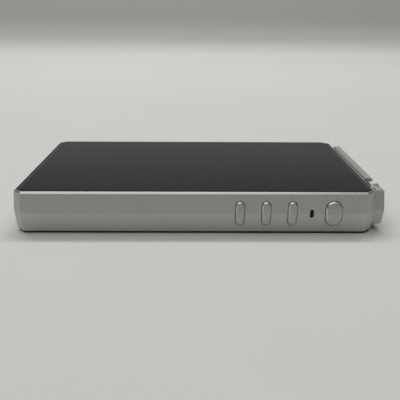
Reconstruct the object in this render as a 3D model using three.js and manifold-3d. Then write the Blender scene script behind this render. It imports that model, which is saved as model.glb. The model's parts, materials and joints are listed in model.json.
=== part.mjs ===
// Touch-screen music player, lying on its back. Millimetres, +Z up out of the screen.
// Origin: centre of the body's underside. +X is the top end, with the volume wheel. The buttons
// are on the -Y side.
import * as THREE from 'three';
import { ConvexGeometry } from 'three/addons/geometries/ConvexGeometry.js';
import { mergeVertices } from 'three/addons/utils/BufferGeometryUtils.js';
import Module from 'manifold-3d';

// ---- Driving dimensions -------------------------------------------------------------------

// Body
const bodyLength = 118;        // ridge to ridge, without the guard
const bodyWidth = 67.6;        // ridge to ridge
const bodyHeight = 14.2;       // underside to glass face
const ridgeHeight = 7.15;      // height of the ridge of the V-section sides
const facetLean = 0.55;        // how far the ridge stands out past the edge of each facet
const edgeChamfer = 0.7;       // bright chamfer round the glass
const footChamfer = 0.3;       // small chamfer at the frame's lower edge
const cornerCut = 3;           // 45 degree corner cut, measured at the ridge
const wall = 1.8;              // ridge to inner face
const floorThickness = 0.7;    // web between the display and the boards

// Glass, display and cover
const glassThickness = 0.8;
const glassBevel = 0.25;
const glassEdgeGap = 0.15;
const glassLedge = 1.6;        // width of the ledge that carries the glass
const tapeGap = 0.2;           // glass to ledge
const tapeThickness = 0.1;
const displayThickness = 1.1;
const displayGap = 0.1;
const coverThickness = 0.5;
const coverGap = 0.1;
const coverInset = 0.15;       // cover edge inside the frame's lower edge
const coverBevel = 0.15;
const coverLedge = 1.6;
const coverLedgeHeight = 0.8;

// Guard and volume wheel
const guardReach = 3.5;        // past the body's ridge
const guardSeat = 0.1;         // guard to the body's V section
const guardGroove = 0.85;      // depth of the groove between the guard and the rim
const guardChamfer = 0.55;
const guardFoot = 2.1;         // underside of the guard above the table
const guardSetback = 0.4;      // guard's near face behind the end of the corner cut
const postWidth = 3.3;
const notchWidth = 9.9;
const notchEdge = 0.35;
const barLength = 44;
const wheelSideGap = 0.35;      // wheel to the notch's sides
const wheelDrop = 0.15;        // top of the wheel below the glass face
const wheelEdge = 0.4;
const wheelOuterSetback = 0.3; // wheel's outer face inside the guard's ridge
const wheelBackGap = 0.3;      // wheel to the body's ridge
const knurlCount = 40;
const knurlDepth = 0.22;
const shaftRadius = 0.75;
const shaftGap = 0.05;
const shaftSetback = 1;        // end of the shaft inside the wheel's outer face
const bushRadius = 1.25;
const bushHeadRadius = 1.65;
const bushHeadThickness = 0.4;
const encoderWidth = 6.6;
const encoderLength = 5;
const fitGap = 0.15;           // around seated pieces

// Buttons and indicator
const buttonPitch = 8.5;
const firstButtonX = 14.6;     // previous button, from the middle of the body
const buttonWidth = 2.8;
const buttonLength = 8;
const powerX = 44.95;
const powerWidth = 5.3;
const powerLength = 8.3;
const buttonProud = 0.65;
const buttonBevel = 0.3;
const buttonGap = 0.12;
const buttonTravel = 0.3;
const flangeLip = 0.6;
const flangeThickness = 0.5;
const stubWidth = 1.6;
const stubLength = 0.35;
const switchNub = 0.3;
const indicatorX = 37.9;
const indicatorWidth = 1;
const indicatorLength = 2.5;
const indicatorDepth = 2.65;
const lampSize = 1.6;

// Switches, key board and bracket
const switchWidth = 3.2;
const switchHeight = 3;
const switchDepth = 0.9;
const keyBoardThickness = 0.6;
const keyBoardHeight = 7.4;
const keyBoardMargin = 4;      // past the outermost buttons
const bracketThickness = 0.5;
const bracketTab = 3.2;
const bossInWall = 0.2;        // bracket boss runs into the wall
const solderGap = 0.05;

// Boards and screws
const boardThickness = 1;
const boardEdgeGap = 0.6;
const mainBoardLength = 36;
const bottomBoardLength = 14.6;
const bossRadius = 1.9;
const screwRadius = 0.6;
const screwHeadRadius = 1.3;
const screwHeadHeight = 0.6;
const screwLength = 3.6;
const screwGap = 0.12;
const slotDepth = 0.3;
const slotWidth = 0.3;
const slotReach = 0.7;         // share of the head's radius
const holeSetIn = 3;           // board screw to the board's long edge
const mainHoleSetIn = [3.4, 10]; // screw to the main board's inner and outer end

// Battery and ribbons
const batteryGap = 1;
const batteryThickness = 7.8;
const batteryRound = 0.8;
const batteryFoot = 0.2;       // battery above the cover ledge
const protectionLength = 2.6;
const protectionHeight = 4;
const protectionWidth = 40;
const leadY = [14.5, 18.5];
const leadReach = 5;           // over the main board
const foamSetIn = [6, 10];     // from the cell's two ends
const ribbonThickness = 0.2;
const ribbonWidth = 12;
const displayRibbonY = 7;
const ribbonSlotReach = [0.4, 1.4]; // either side of the main board's inner end
const linkRibbonY = -6.5;
const plugHeight = 1;
const linkReach = [1, 2];      // over the bottom board and over the main board
const plugWidth = 2.8;
const plugShift = 0.6;         // plug past the end of its ribbon
const ribbonFootLength = 4;

// Ports
const phoneBore = 1.8;
const phoneBarrel = 2.6;
const phoneBodyWidth = 6.4;
const phoneBodyHeight = 5.4;
const phoneBodyLength = 12.4;
const balancedBore = 2.25;
const balancedBarrel = 3.3;
const balancedBodyWidth = 8.6;
const balancedBodyHeight = 7.2;
const balancedBodyLength = 13.4;
const usbWidth = 8.9;
const usbHeight = 3.2;
const usbShell = 0.3;
const usbLength = 7.4;
const usbTongue = 0.7;
const tongueMargin = 1.2;      // tongue to the shell's sides
const backWall = 1;            // closed end of a socket or jack
const cardWidth = 11.4;
const cardThickness = 0.9;
const cardSocketWidth = 14;
const cardSocketLength = 15;
const cardSocketHeight = 1.5;
const cardSetIn = 14;          // middle of the card slot from the main board's inner end
const phoneY = -17;
const balancedY = 17;
const usbY = 0;

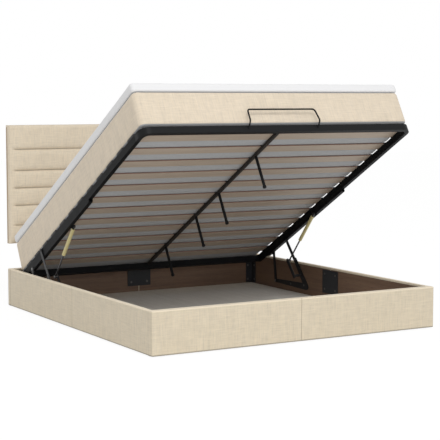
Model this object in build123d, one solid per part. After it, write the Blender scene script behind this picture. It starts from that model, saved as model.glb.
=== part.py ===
from build123d import *
import os
from math import asin, atan2, cos, degrees, hypot, radians, sin

# Ottoman bed, shown with its mattress platform raised on two gas-strut lift mechanisms.
# While it is modelled, X runs across the bed, Y runs from the foot panel's outer face
# towards the head, and Z is up from the floor. "raise_platform" turns the closed
# platform into its raised place. The saved pieces are moved along Y, so that the
# origin lies on the floor in the middle of the footprint.

os.makedirs("parts", exist_ok=True)

overrun = 60.0

# Storage box
bed_width = 1830.0
bed_length = 2030.0
box_height = 240.0
side_thickness = 25.0
end_thickness = 45.0
cover_thickness = 3.0
cover_lip = 12.0
cover_round = 6.0
seam_round = 2.5
seam_gap = 0.6
glide_height = 5.0
glide_radius = 16.0
glide_inset = 60.0

# Plates and brackets inside the box
joint_plate_length = 170.0
joint_plate_height = 150.0
joint_plate_thickness = 4.0
joint_plate_drop = 6.0
bracket_leg = 50.0
bracket_thickness = 4.0
bracket_height = 150.0
bolt_head_radius = 7.0
bolt_head_height = 3.0
bolt_radius = 3.0
bolt_hole_play = 0.2
bolt_length = 14.0
bolt_edge = 26.0

# Storage floor
floor_panel_thickness = 5.0
floor_rail_width = 30.0
floor_rail_height = 24.0
floor_beam_width = 60.0
floor_play = 2.0
floor_foot_radius = 20.0

# Headboard
headboard_width = 1764.0
headboard_height = 770.0
headboard_rise = 148.0
headboard_clearance = 16.0
back_board_thickness = 18.0
back_board_inset = 4.0
pad_thickness = 40.0
pad_seam_depth = 14.0
pad_edge_radius = 16.0
channel_heights = (122.0, 129.0, 113.0, 114.0, 137.0, 161.0)
post_width = 70.0
post_inset = 282.0
post_back_thickness = 25.0
post_top_drop = 120.0

# Raised and closed places of the platform
lift_angle = 29.5
swing_setback = 174.0
swing_rise = 220.0
frame_sink = 15.0
frame_end_gap = 7.0

# Lift mechanism
base_plate_thickness = 4.0
link_thickness = 4.0
side_play = 0.5
front_pin_setback = 605.0
front_pin_rise = 10.0
front_reach = 310.0
rear_pin_angle = 27.5
rear_reach = 254.0
rear_base_reach = 422.7
pin_radius = 5.0
pin_play = 0.05
pin_head_radius = 9.0
pin_head_height = 2.6
link_end_radius = 12.0
plate_arm_radius = 22.0
plate_top_radius = 16.0
plate_foot_length = 135.0
plate_foot_rise = 51.0
strut_pin_setback = 806.0
strut_pin_drop = 13.0
strut_bracket_radius = 13.0
strut_bracket_share = 0.6
strut_web_thickness = 5.0
barrel_radius = 11.0
barrel_wall = 1.5
barrel_cap_length = 8.0
barrel_fitting_length = 22.0
rod_radius = 5.0
rod_reserve = 12.0
piston_length = 10.0
piston_play = 0.3
eye_radius = 9.0
eye_shoulder = 0.3

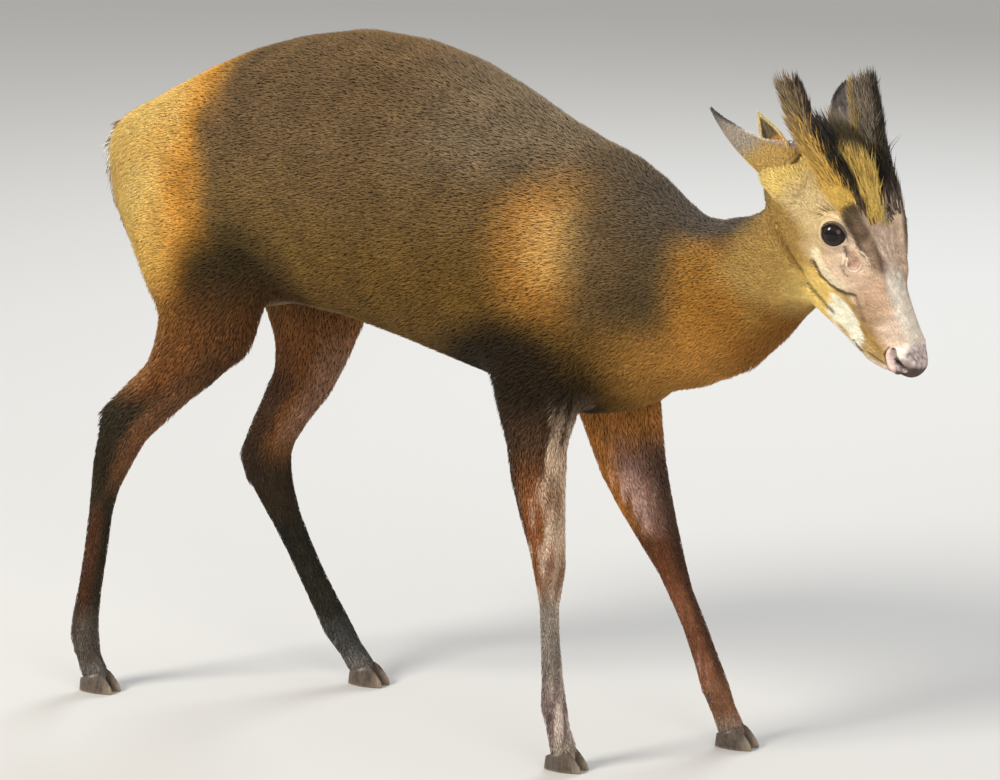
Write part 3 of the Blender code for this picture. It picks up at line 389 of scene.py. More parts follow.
def path_distance(points, path):
    """The shortest distance from each point to a path of straight lengths."""
    nearest = np.full(len(points), np.inf)
    for start, end in zip(path, path[1:]):
        start = np.array(start)
        length = np.array(end) - start
        share = np.clip((points - start) @ length / max(length @ length, 1e-12), 0, 1)
        nearest = np.minimum(nearest, np.linalg.norm(points - start - share[:, None] * length, axis=1))
    return nearest


def finer(path, parts):
    """The path with each of its lengths cut into equal parts."""
    fine = []
    for start, end in zip(path, path[1:]):
        fine += [Vector(start).lerp(Vector(end), step / parts) for step in range(parts)]
    return fine + [Vector(path[-1])]


def surface_tree(item):
    return BVHTree.FromObject(item, bpy.context.evaluated_depsgraph_get())


def stroke(item, path, radius, lift, power=2):
    """Raises the skin along a path laid on it, or presses it in where lift is negative."""
    tree = surface_tree(item)
    laid = [tuple(tree.find_nearest(point)[0]) for point in finer(path, 4)]
    points = read(item)
    near = np.linalg.norm(points - np.mean(laid, axis=0), axis=1) < STROKE_REACH
    distance = np.full(len(points), np.inf)
    distance[near] = path_distance(points[near], laid)
    fade = np.clip(1 - (distance / radius) ** 2, 0, None) ** power
    write(item, points + read(item, "normal") * (fade * lift)[:, None])


def on_head(path, side):
    """A path in millimetres on the head, for the animal's right (-1) or left (1) side."""
    return [tuple(head_point(x, side * abs(y), z)) for x, y, z in path]


def combine(item, other, operation):
    boolean = item.modifiers.new("combine", "BOOLEAN")
    boolean.operation = operation
    boolean.solver = "EXACT"
    boolean.object = other
    apply_modifiers(item)
    bpy.data.objects.remove(other, do_unlink=True)


def smooth(low, high, value):
    """0 below low, 1 above high, with soft ends; low may be the larger."""
    share = np.clip((value - low) / (high - low), 0, 1)
    return share * share * (3 - 2 * share)


def to_local(points):
    """Points on the head's own axes, in millimetres."""
    return (points - HEAD_PLACE) @ HEAD_TURN * 1000


def wobble(points, scale, seed):
    """A soft uneven field between about -1 and 1; scale is the size of its patches in metres."""
    draw = np.random.default_rng(seed)
    total = np.zeros(len(points))
    for _ in range(7):
        way = draw.normal(size=3)
        way *= draw.uniform(0.7, 1.5) * 2 * math.pi / scale / np.linalg.norm(way)
        total += np.sin(points @ way + draw.uniform(0, 6.283))
    return total / 3.2


def mix(first, second, share):
    return first * (1 - share) + second * share


def unit(rows):
    """Rows scaled to length 1."""
    return rows / np.linalg.norm(rows, axis=1)[:, None]


def flat(colour, count):
    return np.tile(np.array(colour), (count, 1))


def blend(base, colour, weight):
    return base + (np.array(colour) - base) * np.clip(weight, 0, 1)[:, None]


def paint(tone, *layers):
    """Lays colours over a tone. A layer is a colour, its share, and ramps (values, from, to)."""
    for colour, share, *ramps in layers:
        weight = np.ones(len(tone)) * share
        for values, low, high in ramps:
            weight = weight * smooth(low, high, values)
        tone = blend(tone, colour, weight)
    return tone


# Legs as paths: how far down each a point is, and how far before or behind its middle

def leg_table(rings, z):
    """A leg's middle (x, y), half depth and half width at each height."""
    table = np.array([ring[:5] for ring in rings])[::-1]
    return [np.interp(z, table[:, 2], table[:, column]) for column in (0, 1, 3, 4)]


def leg_share(points, rings):
    """How far before its middle each point lies, how far from it in all, and the limb's heading there."""
    step = 0.004
    z = points[:, 2]
    x, y, depth, width = leg_table(rings, z)
    below, above = leg_table(rings, z - step), leg_table(rings, z + step)
    heading = np.stack([below[0] - above[0], below[1] - above[1], np.full(len(z), -2 * step)], axis=1)
    away = np.hypot((points[:, 0] - x) / depth, (points[:, 1] - y) / width)
    return (points[:, 0] - x) / depth, away, unit(heading)


def leg_weights(points):
    """For each leg, how much a point belongs to it."""
    weights = {}
    for name, rings in LEGS.items():
        _, away, _ = leg_share(points, rings)
        same_side = points[:, 1] * rings[0].y > 0
        top = 0.33 if name.startswith("fore") else 0.38
        low = smooth(top, top - 0.09, points[:, 2])
        near = np.where(points[:, 2] < 0.24, away < 2.6, away < 1.45)
        weights[name] = low * near * same_side
    return weights


# Coat marks, painted light and painted shade: the same functions colour the skin and every tuft. Paths are in
# millimetres on the head's axes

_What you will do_
Begin with the first line of the data above and, please, print each line exactly until you have printed the line containing "const floorThickness = 0.7;"; print nothing else.

_Task output_
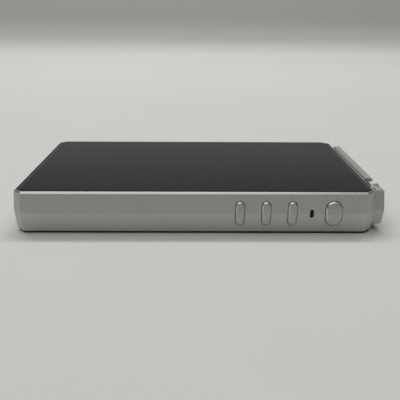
Reconstruct the object in this render as a 3D model using three.js and manifold-3d. Then write the Blender scene script behind this render. It imports that model, which is saved as model.glb. The model's parts, materials and joints are listed in model.json.
=== part.mjs ===
// Touch-screen music player, lying on its back. Millimetres, +Z up out of the screen.
// Origin: centre of the body's underside. +X is the top end, with the volume wheel. The buttons
// are on the -Y side.
import * as THREE from 'three';
import { ConvexGeometry } from 'three/addons/geometries/ConvexGeometry.js';
import { mergeVertices } from 'three/addons/utils/BufferGeometryUtils.js';
import Module from 'manifold-3d';

// ---- Driving dimensions -------------------------------------------------------------------

// Body
const bodyLength = 118;        // ridge to ridge, without the guard
const bodyWidth = 67.6;        // ridge to ridge
const bodyHeight = 14.2;       // underside to glass face
const ridgeHeight = 7.15;      // height of the ridge of the V-section sides
const facetLean = 0.55;        // how far the ridge stands out past the edge of each facet
const edgeChamfer = 0.7;       // bright chamfer round the glass
const footChamfer = 0.3;       // small chamfer at the frame's lower edge
const cornerCut = 3;           // 45 degree corner cut, measured at the ridge
const wall = 1.8;              // ridge to inner face
const floorThickness = 0.7;    // web between the display and the boards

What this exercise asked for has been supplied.